You might be wondering just what got me to thinking about this particular subject. Well now, I was lying there thinking about my spiritual journey. I have yet to undertake a vision quest or participate in a Sun Dance. I find myself shrinking back from piercing and either hanging from the tree or dragging the skulls. I have had the honor to sit in lodge and pray for the past several years. The teachings of the lodge have been powerful for me. The spirituality of these native ways resonates deeply within my soul.

I say that I walk along side the Red Path. This is my way of trying to show deference to those Native Americans, who are angry at whites for taking their lands and attempting to destroy their cultures and spirits. I do not want to participate in any further crimes against our indigenous neighbors. I am not a Native American. I was not raised in their culture and do not have their ancestral connections to this land. Yet their philosophy, their spiritually feels better to me than any other I have known.
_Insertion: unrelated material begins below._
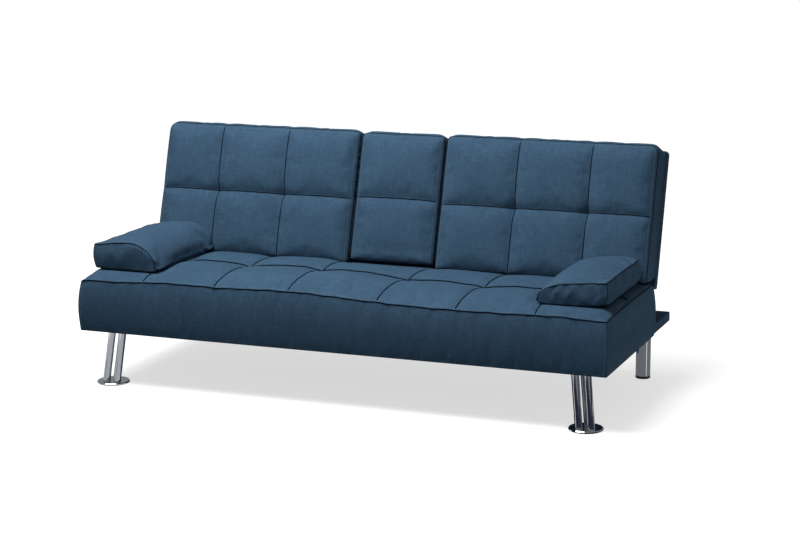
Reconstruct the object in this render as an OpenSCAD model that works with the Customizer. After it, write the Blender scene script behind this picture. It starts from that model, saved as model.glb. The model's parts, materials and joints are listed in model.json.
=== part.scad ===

Anyway, back to the original thread. I found myself thinking about whether I had the courage to undertake the more arduous ceremonial practices of this way. I found myself doubting that I did. When I asked why, I found myself thinking of my dad.

More specifically, I thought of him, in the context of hardship, privation, and suffering. My dad was hillbilly. A depression era hillbilly to boot. He grew up in the "holler", without indoor plumbing, hunting and fishing -- with any of the fourteen brothers and sisters that survived to do so -- to help put food on the table. My dad was 16 years 8 months and 30 days old on December 7, 1941 -- the day Japan attacked Pearl Harbor instigating the United States entry into World War II.

My dad refused to talk at any length about his time in the Navy during WW II. I haven't corroborated this, but my dad did tell me that he served aboard the USS President Adams (Wikipedia) as an assistant anti-aircraft gunner and as an LCVP driver. I know that my dad participated in the landings at Iwo Jima. He might have participated in the landings at Gaudalcanal and Tulagi as well, though at the time this occurred he would have been not quite 17 and a half years old. Too young? Perhaps, but many a hillbilly joined the military during WW II around that age.

Back to the point, my dad knew a life that was intimate with death, he killed and butchered, countless fish and a lot of animals (squirrel, possum, copperhead, deer, elk, ...) and I suspect domesticated animals as well. He landed marines onto beaches in the heat of battle, and transported the dying away from them.

Throughout a large part of this world, friends and family are directly involved in the preparation of the departed for their final rites. They clean and swaddle their dead loved ones. They slit the throat of a goat, pig, or snap the neck of a chicken. Death is witnessed with an immediacy and presence that is absent for most of us Americans.

I did the fish catching and gutting thing a few times and that was pretty much it as an active death bringer, except for squashing a host of spiders, flies, ants, cockroaches, etc. I touched my dad in his coffin, had some pet rabbits die of dehydration -- while we swam on a scorchingly hot summer day, buried a puppy -- ran over by a car -- when I was 13 or so, gathered up a decapitated red tail hawk and put it in a garbage can, and that's about the extent of my direct contact with those that did not die at my hand. Opps, I suppose I should acknowledge all, the chickens, turkeys, pigs, and cattle that I have imbibed over my life.

Then there are all those out there that participate in terrorist bombings, war, and genocide.

When I try to put all this together in my head, I wonder, if my existence -- so removed from the everyday reality of death -- is well served. How does exposure to death in direct experiential contact inform our weltanschauung?

It occurs to me that the farther we are removed from death, the farther we are removed from life. That it is difficult to truly and fully appreciate life without somehow truly and fully appreciating death. How can we honor and respect life that gives its to sustain ours if we are too far removed from it's life and death?

On the other hand, does familiarity with death breed the kind of contempt for life that permits genocide or wanton and random acts of terrorism?

Death and Life, not a simple coin.

It seems that there is a softness to my life. Is courage, something that manifest only in a world of pain and privation? For it seems, that I am ill informed and yet cower before an abstraction.

1 comment:

Ms. Nova Dawn M. said...

Reading this I was thinking two things... 1. Wow, it's cool to read about what you know about grandpa. 2. Have you ever thought about writing a book? I'd read it, and I bet a lot of other's would too! The blogg is a good start!